Heterogeneous Catalysis of Ozone Using Iron–Manganese Silicate for Degradation of Acrylic Acid
Yue Liu,
Congmin Wang,
Rong Guo,
Juexiu Li,
Quan Zhao,
Weiqiang Wang,
Fei Qi,
Haifang Liu,
Yang Li,
Huifan Zheng
Affiliations
Yue Liu
School of Energy & Environment Engineering, Zhongyuan University of Technology, Zhengzhou 451191, China
Congmin Wang
School of Energy & Environment Engineering, Zhongyuan University of Technology, Zhengzhou 451191, China
Rong Guo
School of Energy & Environment Engineering, Zhongyuan University of Technology, Zhengzhou 451191, China
Juexiu Li
School of Energy & Environment Engineering, Zhongyuan University of Technology, Zhengzhou 451191, China
Quan Zhao
School of Energy & Environment Engineering, Zhongyuan University of Technology, Zhengzhou 451191, China
Weiqiang Wang
State Key Laboratory of Urban Water Resource and Environment, School of Environment, Harbin Institute of Technology, Harbin 150090, China
Fei Qi
Beijing Key Lab for Source Control Technology of Water Pollution, College of Environmental Science and Engineering, Beijing Forestry University, Beijing 100083, China
Haifang Liu
School of Energy & Environment Engineering, Zhongyuan University of Technology, Zhengzhou 451191, China
Yang Li
School of Energy & Environment Engineering, Zhongyuan University of Technology, Zhengzhou 451191, China
Huifan Zheng
School of Energy & Environment Engineering, Zhongyuan University of Technology, Zhengzhou 451191, China
Iron–manganese silicate (IMS) was synthesized by chemical coprecipitation and used as a catalyst for ozonating acrylic acid (AA) in semicontinuous flow mode. The Fe-O-Mn bond, Fe-Si, and Mn-Si binary oxide were formed in IMS on the basis of the results of XRD, FTIR, and XPS analysis. The removal efficiency of AA was highest in the IMS catalytic ozonation processes (98.9% in 15 min) compared with ozonation alone (62.7%), iron silicate (IS) catalytic ozonation (95.6%), and manganese silicate catalytic ozonation (94.8%).
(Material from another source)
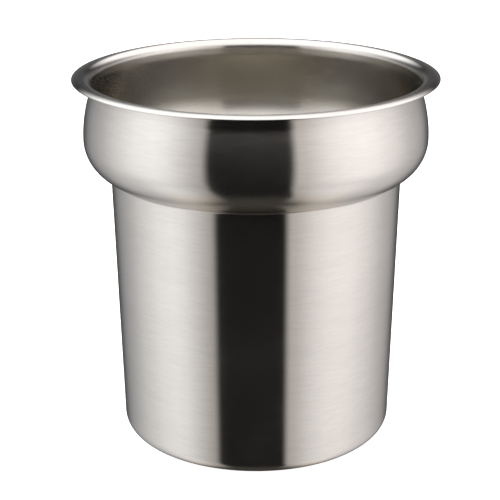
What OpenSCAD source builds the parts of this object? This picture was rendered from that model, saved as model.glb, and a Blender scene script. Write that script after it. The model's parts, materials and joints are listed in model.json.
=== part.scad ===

Meanwhile, the removal efficiencies of total organic carbon (TOC) were also improved in the IMS catalytic ozonation processes. The IMS showed high stability and ozone utilization. Additionally, H2O2 was formed in the process of IMS catalytic ozonation. Electron paramagnetic resonance (EPR) analysis and radical scavenger experiments confirmed that hydroxyl radicals (•OH) were the dominant oxidants. Cl−, HCO3−, PO43−, Ca2+, and Mg2+ in aqueous solution could adversely affect AA degradation. In the IMS catalytic ozonation of AA, the surface hydroxyl groups and Lewis acid sites played an important role.